If you don't need to refer to the large temporary file by name after creating it (like, you already have an open fd on it and you'll never need to call open, link, rename, etc. on its name) then you can unlink it immediately after opening it (on Unix-likes at least).

Assuming that's not sufficient, what about spawning a child process (early in the main process's life) to take “emergency measures”? This is sort of the reverse of Joe's minimal parent suggestion, and has the advantage of preserving the semantics of wait and kill system calls that target the parent.

I assume a Unix-like system that allows child spawning (so, not iOS). The parent creates a pipe, sets FD_CLOEXEC on the write end, and connects the read end to the child's stdin. The write end closes when the parent exits for any reason, and the child reads EOF when that happens. I'm imagining a simple protocol where the parent can send filenames to the child for cleanup-on-exit, or send debug log messages to be written only if the parent crashes, and a clean-exit message to let the child know the parent is exiting normally, in which the child can discard the debug log.

dabrahams · December 18, 2025, 11:02pm

@Joe_Groff in general, intelligibly poking at child data requires child code, because the child implements some abstraction over the data.

@mayoff Thanks, but I think I’m settling on “just do what you need to do pre-emptively.”

This is ultimately about what advice I’m giving in a book chapter, so cannot be platform-specific, and all the schemes that involve something happening after the trap are much too complicated to be a general recommendation. Someone would have to build a portable library for this before I’d even consider discussing it.

Thanks to everybody who responded; it was interesting and I landed on a simple answer, which is all to the good!

Joe_Groff · December 19, 2025, 12:06am

It sounds like you're happy with your answer, and "just say no" is certainly a fine one here, especially since the mechanisms for IPC are finicky and platform-dependent. A sufficiently determined language runtime implementer could implement their data structure abstractions in such a way that data can be interpreted both in-process and "offline" out-of-process. We've done this in an ad-hoc way for most of Swift's runtime metadata; aside from being able to inspect crashed process state, there would be other potential benefits to doing so, such as a debugger being able to nondestructively interpret code out-of-process (unlike how lldb injects code in-process and occasionally makes things worse when trying its best to evaluate expressions in a crashed process context).

dabrahams · December 24, 2025, 8:25pm

My book isn’t targeting language runtime implementers; it’s trying to give practical, general advice. Do you still think it’s relevant?

ksluder · December 24, 2025, 11:44pm

Have you asked any other audiences? If you have, I’m curious what answers you have gotten. Particularly if there’s a consensus among people who specialize in high-availability or high-resiliency systems.
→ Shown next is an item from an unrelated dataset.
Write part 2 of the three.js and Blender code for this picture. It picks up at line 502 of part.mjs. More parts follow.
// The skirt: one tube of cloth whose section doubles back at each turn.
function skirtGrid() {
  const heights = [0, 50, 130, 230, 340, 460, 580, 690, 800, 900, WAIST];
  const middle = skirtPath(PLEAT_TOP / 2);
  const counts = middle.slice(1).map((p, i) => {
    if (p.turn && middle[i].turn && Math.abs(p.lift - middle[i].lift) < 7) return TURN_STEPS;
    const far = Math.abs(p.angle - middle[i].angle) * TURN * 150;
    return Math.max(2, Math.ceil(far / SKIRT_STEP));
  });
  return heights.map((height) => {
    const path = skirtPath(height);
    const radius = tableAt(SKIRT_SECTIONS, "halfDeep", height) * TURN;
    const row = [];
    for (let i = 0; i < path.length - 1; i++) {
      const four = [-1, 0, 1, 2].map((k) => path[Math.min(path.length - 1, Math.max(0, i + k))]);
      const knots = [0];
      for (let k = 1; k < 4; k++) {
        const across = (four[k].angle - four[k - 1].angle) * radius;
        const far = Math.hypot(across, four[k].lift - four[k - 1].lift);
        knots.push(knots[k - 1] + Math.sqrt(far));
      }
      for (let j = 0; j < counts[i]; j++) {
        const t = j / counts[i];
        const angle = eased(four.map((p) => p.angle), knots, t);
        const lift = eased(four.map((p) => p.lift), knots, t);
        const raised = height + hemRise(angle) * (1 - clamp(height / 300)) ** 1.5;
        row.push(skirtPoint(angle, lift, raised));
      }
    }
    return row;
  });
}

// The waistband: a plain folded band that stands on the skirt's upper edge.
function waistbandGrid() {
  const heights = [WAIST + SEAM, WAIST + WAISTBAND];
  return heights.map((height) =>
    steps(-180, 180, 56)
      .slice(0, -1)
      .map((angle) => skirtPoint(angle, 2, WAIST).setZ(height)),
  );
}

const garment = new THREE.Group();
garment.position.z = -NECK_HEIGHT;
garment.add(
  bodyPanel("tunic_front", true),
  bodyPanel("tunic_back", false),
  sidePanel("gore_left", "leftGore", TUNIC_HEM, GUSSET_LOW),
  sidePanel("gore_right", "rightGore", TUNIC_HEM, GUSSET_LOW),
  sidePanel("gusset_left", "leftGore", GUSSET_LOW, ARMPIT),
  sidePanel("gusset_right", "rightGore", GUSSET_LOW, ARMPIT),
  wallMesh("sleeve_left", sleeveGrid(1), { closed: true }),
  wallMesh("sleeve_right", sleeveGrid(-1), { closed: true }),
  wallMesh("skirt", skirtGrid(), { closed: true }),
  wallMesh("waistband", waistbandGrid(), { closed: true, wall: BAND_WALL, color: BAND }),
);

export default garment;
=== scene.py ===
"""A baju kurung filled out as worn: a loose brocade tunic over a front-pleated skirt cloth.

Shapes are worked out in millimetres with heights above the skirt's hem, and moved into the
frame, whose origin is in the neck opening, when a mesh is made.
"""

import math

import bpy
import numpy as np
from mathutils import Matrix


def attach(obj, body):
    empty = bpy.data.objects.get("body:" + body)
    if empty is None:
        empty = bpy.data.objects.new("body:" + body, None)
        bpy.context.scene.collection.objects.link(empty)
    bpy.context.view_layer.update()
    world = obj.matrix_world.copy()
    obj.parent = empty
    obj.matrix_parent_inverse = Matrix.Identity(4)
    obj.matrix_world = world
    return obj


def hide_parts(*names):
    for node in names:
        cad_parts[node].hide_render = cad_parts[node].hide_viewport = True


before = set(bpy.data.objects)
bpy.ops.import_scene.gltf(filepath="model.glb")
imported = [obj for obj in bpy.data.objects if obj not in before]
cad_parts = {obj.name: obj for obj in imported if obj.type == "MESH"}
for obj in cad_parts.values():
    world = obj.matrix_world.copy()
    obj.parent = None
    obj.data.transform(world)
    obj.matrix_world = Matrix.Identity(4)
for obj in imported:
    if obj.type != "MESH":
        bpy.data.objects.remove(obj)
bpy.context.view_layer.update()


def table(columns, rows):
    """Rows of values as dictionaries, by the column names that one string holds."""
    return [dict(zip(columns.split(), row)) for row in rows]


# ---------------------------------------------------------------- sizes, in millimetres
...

dabrahams · December 24, 2025, 11:56pm

I haven’t

ksluder · December 25, 2025, 12:11am

As a non-expert who might like to learn from such a book, I might recommend fleshing out the possibilities a little more to make a more complete recommendation. (This is where the opinion of experts, especially those who work in other languages/ecosystems, would be valuable.)

Some of the interesting questions I’ve seen raised include:

Should language runtimes implement task isolation and fatal error handling, or delegate them to the host OS’s process abstraction?
- .NET is an ecosystem that started out one way and transitioned to the other.)
Should programs that have detected an error condition proactively try to save user data before raising a fault, or should they terminate immediately and rely on separate, parallel techniques like automatic backups or journaling to recover user data?
- While I’m personally on the “crash immediately to avoid writing out corrupt data” side, I don’t think there’s universal consensus on this in application development. I wonder what the story is across filesystems and databases.
How verbose should an app’s logging be when deployed in production?
- It turns out storing and searching logs can get very expensive. It also turns out the story for live debugging is virtually nonexistent for some server ecosystems, so it’s the only way to debug a program failure.
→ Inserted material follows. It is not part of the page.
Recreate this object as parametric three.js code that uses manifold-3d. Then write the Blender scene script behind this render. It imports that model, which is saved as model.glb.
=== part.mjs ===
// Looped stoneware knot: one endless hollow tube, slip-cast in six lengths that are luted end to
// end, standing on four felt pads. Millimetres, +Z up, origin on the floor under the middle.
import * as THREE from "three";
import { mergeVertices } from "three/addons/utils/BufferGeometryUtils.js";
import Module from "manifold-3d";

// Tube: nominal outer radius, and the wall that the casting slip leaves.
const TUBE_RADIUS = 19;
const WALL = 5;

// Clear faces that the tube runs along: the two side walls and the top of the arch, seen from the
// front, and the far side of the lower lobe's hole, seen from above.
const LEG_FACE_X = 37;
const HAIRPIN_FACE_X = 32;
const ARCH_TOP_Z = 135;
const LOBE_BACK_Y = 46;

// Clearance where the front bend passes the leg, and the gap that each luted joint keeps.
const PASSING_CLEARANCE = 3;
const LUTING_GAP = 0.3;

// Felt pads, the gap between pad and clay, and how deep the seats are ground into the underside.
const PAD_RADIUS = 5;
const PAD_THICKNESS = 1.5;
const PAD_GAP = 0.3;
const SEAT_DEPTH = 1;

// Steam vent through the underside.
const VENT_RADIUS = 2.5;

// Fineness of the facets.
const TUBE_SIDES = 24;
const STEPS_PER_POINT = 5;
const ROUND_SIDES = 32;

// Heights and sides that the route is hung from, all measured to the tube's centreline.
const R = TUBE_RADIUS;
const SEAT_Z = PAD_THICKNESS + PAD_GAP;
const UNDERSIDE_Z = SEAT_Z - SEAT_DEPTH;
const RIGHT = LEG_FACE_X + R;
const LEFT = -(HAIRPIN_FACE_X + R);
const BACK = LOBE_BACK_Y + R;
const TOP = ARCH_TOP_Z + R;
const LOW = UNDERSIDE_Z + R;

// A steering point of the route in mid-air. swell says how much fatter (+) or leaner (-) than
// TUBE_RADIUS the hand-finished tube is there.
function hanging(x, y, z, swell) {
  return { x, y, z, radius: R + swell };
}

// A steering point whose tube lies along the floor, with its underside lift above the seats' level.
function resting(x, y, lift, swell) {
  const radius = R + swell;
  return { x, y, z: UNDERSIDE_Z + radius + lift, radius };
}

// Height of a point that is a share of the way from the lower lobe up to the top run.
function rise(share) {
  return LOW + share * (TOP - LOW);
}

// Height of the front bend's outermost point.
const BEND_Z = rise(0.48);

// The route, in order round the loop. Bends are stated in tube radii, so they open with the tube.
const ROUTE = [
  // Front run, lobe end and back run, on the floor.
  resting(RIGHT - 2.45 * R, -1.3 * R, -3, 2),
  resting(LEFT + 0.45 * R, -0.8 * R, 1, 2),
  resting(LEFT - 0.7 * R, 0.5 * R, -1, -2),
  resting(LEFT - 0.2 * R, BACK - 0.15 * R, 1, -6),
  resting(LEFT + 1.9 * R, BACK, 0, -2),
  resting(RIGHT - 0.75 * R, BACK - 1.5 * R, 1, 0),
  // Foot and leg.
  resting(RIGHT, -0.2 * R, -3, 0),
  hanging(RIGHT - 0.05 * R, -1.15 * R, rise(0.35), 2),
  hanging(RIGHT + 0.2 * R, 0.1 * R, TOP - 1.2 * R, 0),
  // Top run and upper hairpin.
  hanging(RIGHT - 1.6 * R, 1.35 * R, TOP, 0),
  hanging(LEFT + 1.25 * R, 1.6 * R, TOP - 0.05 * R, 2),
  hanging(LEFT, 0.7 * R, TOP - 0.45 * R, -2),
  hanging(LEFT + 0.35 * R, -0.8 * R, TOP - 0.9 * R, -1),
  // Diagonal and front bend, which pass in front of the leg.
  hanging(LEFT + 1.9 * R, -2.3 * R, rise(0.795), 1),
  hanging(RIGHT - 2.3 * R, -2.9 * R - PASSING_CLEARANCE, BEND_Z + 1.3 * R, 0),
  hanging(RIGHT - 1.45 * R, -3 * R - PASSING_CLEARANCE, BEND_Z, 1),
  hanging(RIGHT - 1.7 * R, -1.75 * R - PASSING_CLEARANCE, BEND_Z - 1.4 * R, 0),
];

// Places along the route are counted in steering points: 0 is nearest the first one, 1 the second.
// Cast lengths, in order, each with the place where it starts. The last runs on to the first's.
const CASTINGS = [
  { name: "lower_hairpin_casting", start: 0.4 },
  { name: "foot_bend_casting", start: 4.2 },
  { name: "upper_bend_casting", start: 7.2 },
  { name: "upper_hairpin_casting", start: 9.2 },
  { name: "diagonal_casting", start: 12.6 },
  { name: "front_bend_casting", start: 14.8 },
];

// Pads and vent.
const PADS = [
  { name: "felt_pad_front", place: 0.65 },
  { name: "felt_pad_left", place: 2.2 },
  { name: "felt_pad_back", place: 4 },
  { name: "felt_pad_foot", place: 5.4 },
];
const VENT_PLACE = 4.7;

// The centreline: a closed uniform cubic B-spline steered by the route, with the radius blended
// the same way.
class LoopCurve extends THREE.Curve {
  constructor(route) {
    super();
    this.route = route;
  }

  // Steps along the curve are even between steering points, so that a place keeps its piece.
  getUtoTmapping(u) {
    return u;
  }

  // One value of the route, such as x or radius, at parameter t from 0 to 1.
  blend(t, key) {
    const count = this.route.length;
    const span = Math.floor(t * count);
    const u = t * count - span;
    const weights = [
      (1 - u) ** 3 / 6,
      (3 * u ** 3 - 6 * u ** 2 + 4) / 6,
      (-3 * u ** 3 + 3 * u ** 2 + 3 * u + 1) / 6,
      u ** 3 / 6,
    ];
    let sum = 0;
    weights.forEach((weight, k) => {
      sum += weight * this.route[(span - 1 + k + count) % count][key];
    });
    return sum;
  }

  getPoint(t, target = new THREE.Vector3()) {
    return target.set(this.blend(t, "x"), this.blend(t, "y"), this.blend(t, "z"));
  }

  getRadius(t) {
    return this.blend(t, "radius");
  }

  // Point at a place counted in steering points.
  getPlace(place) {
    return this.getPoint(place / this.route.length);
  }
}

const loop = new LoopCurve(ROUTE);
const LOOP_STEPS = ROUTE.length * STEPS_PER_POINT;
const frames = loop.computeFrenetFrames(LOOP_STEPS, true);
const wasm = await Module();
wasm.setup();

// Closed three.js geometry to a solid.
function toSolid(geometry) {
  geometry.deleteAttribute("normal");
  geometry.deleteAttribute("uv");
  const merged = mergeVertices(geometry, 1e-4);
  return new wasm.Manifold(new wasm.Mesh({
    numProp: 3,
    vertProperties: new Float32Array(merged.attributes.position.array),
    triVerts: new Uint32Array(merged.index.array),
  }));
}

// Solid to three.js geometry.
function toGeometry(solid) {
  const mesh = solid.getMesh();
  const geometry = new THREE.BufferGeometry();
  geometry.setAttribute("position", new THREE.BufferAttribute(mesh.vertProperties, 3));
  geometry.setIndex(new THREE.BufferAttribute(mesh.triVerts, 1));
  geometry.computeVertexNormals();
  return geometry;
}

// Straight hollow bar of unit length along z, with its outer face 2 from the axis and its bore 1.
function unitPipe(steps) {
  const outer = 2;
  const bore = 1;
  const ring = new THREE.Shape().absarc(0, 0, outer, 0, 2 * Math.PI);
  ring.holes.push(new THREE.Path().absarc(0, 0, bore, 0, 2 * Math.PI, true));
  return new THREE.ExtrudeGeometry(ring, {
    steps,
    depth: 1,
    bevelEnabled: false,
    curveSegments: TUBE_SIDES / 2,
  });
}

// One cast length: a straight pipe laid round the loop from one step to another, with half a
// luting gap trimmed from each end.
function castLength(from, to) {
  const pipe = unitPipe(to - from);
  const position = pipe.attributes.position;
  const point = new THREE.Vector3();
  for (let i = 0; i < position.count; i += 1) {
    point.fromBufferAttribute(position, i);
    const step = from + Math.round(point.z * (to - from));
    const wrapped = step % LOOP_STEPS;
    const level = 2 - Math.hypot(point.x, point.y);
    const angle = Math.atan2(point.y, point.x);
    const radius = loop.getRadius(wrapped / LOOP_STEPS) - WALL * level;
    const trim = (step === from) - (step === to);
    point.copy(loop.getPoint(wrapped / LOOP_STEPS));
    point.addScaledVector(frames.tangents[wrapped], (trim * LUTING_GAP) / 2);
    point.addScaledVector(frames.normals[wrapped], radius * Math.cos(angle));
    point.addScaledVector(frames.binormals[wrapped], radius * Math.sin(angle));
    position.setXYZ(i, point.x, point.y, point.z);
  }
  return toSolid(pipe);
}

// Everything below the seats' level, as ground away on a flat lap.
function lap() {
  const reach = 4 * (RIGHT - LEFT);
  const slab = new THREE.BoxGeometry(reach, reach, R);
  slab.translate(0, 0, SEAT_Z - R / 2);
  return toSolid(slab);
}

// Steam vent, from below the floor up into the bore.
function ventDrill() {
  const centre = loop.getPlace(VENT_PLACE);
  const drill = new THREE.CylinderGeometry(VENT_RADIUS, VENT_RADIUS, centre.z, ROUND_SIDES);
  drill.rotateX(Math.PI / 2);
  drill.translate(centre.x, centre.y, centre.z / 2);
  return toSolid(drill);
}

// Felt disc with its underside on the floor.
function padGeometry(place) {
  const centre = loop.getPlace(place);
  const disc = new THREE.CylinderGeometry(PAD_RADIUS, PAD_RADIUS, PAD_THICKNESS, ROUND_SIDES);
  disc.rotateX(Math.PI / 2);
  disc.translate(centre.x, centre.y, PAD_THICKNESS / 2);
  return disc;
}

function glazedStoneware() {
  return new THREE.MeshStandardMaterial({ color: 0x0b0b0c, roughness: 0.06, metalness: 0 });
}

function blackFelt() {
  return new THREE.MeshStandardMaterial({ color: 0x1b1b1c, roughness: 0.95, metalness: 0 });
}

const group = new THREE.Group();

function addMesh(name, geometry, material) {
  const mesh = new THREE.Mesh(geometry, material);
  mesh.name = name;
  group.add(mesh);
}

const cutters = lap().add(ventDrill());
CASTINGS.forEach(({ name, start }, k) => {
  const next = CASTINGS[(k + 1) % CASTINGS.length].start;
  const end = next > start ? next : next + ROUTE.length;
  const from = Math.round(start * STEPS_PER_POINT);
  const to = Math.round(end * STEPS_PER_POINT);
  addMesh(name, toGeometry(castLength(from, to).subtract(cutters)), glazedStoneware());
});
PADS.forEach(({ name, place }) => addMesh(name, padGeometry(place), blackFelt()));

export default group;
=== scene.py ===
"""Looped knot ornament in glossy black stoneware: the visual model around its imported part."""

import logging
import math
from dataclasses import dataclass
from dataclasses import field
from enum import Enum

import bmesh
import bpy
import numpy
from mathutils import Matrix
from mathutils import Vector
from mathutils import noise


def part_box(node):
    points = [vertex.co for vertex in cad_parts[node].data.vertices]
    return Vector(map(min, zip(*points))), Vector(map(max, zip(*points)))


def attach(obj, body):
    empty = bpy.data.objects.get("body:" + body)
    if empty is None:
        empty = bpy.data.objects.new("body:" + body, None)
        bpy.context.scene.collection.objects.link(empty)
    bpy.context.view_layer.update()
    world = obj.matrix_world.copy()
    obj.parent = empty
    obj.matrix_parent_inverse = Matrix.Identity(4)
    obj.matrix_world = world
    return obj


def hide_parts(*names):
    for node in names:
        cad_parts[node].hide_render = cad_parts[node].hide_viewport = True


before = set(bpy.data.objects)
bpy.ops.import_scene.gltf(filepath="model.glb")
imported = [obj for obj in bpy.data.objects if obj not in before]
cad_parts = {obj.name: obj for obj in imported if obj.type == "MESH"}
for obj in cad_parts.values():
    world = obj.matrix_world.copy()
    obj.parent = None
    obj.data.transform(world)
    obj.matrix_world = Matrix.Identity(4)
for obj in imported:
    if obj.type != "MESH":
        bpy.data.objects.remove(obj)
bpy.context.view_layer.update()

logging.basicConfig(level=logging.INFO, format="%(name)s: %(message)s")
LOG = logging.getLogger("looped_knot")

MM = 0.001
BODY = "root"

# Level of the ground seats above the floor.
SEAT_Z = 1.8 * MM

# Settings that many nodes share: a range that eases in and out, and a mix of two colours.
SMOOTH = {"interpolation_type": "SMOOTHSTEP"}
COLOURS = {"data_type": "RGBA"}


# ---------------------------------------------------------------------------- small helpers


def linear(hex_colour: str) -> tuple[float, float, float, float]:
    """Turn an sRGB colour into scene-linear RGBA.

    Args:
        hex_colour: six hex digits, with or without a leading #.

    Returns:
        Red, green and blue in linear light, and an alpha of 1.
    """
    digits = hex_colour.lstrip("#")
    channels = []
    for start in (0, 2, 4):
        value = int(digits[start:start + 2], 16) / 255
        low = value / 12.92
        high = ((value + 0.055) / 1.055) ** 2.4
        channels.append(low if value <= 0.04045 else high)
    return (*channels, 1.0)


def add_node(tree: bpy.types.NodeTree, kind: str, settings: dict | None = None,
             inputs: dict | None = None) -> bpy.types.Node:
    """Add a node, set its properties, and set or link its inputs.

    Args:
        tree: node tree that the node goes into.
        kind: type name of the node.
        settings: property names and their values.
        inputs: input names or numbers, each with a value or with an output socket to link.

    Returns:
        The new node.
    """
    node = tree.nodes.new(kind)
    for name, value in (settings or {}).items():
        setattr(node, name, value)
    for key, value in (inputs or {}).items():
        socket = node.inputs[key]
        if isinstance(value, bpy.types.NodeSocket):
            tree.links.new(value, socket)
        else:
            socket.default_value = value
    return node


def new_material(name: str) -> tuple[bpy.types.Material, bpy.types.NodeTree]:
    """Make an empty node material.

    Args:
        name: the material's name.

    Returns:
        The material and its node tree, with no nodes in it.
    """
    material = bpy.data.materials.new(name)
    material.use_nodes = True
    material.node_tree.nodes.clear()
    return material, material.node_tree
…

dabrahams · February 11, 2026, 11:24pm

@processeus pointed out to me that

in a robotics system, you may need to perform safety measures, such as lowering a motorized arm slowly to avoid falling and damaging components. Often, the emergency stop also doesn't just cut the power but e.g. keeps holding onto suction cups so the robot doesn't drop a 10kg glass window.

I do think, to be a truly general-purpose language, Swift needs an answer for these cases. @processeus, could these cases be handled with a monitor process? I think once upon a time robots ran on OSes without process support, but I don't know if that's part of today's reality.

I think your first bullet is out-of-scope for the book, but the others could be interesting. Would you mind opening issues for them where we can explore them in more detail?

processeus · February 12, 2026, 12:20am

Nowadays there are all kinds of control techniques for robots, from microcontrollers without an OS, to some lighter weight real-time OS-es like FreeRTOS or even embedded linux. Whatever method you choose, we have to consider what type of crash are we planning to prepare for.

When talking about how we must handle the crash, we need to think about what caused it. I'll describe an error handling scheme I designed for a factory line.

logic error in the code, but unrelated to the critical subsystem responsible for emergency stop
- When noticing the issue, we could immediately issue an explicit wind-down routine. It requires careful consideration to be sure that the subsystem responsible for the wind-down is independent enough from the logic error that its invariants are not yet broken. This requires reasoning about the potential likely sources of the incorrectness of the program, which is all about assumed probabilities, no guarantees. Especially in embedded applications, there can be all kinds of concurrency issues with interrupts that are very hard to reason about, and defy the expectations of independence (rendering all our predictions wrong). Therefore I would discourage such attempts.
- Similarly to an external process, robots can have an external, dedicated microcontroller whose only job is to watch the beefy, complicated Linux microcontroller, and see if it crashes. It can also get emergency stop conditions from sensors directly to respond to certain deterministic events immediately. This safety unit can at any point disconnect the Linux machine and take over full control of the output peripherals.
external hardware failure in a subsystem, or unexpected sensed state (e.g. an incoming croissant's weight is measured to be 100kg)
- We need to immediately stop this subsystem in the simplest and quickest way to avoid damaging hardware or products on the line. The other subsystems may go on with their operation until they hit some dependency point with the halted subsystem (e.g. they would need to forward/receive an item from it). At that point, they can gracefully stop. In a long production line it's very useful if the system's different independent parts can continue operation and don't terminate in a hard-to-recover state. A worked would otherwise need to pick up all the croissants from the 50m long conveyor belt that the functioning half of the system could have finished on its own.

This is probably an oversimplification, and I'm not a robotics expert, so I'm interested to hear about other error/crash classification and handling strategies.